The research article, due to appear in the 15 November issue of the journal, has been published early because of its potential clinical implications.
In the paper, it was determined whether treatment during the acute phase of hepatitis C could prevent the development of chronic infection.
Between 1998 and 2001, 44 patients (mean age 36 years, 25 women) throughout Germany who had acute hepatitis C were identified.
Patients received 5 million U of interferon alfa-2b subcutaneously daily, for 4 weeks and then three times per week, for another 20 weeks.
|98% of patients had no HCV RNA after interferon alfa-2b therapy.
| New England Journal of Medicine |
Serum HCV RNA levels were measured before and during therapy, and 24 weeks after the end of therapy.
Of the 44 patients, 9 became infected with HCV through intravenous drug use, 14 through a needle-stick injury, 7 through medical procedures, and 10 through sexual contact. The mode of infection could not be determined in 4.
The researchers found that the average time from infection to the first signs or symptoms of hepatitis was 54 days. The average time from infection until the start of therapy was 89 days.
At the end of both therapy and follow-up, 42 of the 43 patients who completed follow-up (98%) had undetectable levels of HCV RNA in serum.

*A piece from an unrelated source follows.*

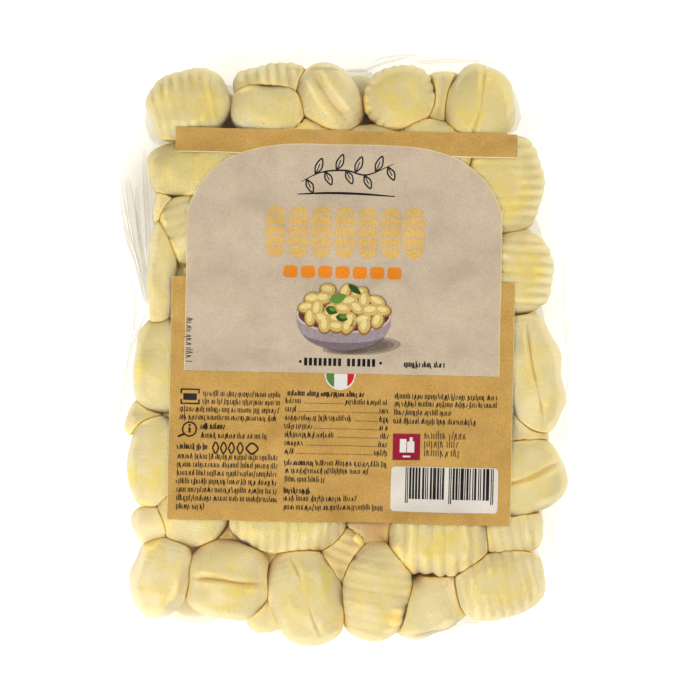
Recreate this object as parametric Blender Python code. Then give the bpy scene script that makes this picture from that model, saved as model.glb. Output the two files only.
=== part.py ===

They also had normal serum alanine aminotransferase levels.
Levels of HCV RNA became undetectable after an average of 3.2 weeks of treatment.
Therapy was well tolerated in all but 1 patient, who stopped therapy after 12 weeks because of side-effects.
Dr Elmar Jaeckel and colleagues concluded from the study that the treatment of acute hepatitis C with interferon alfa-2b prevents chronic infection.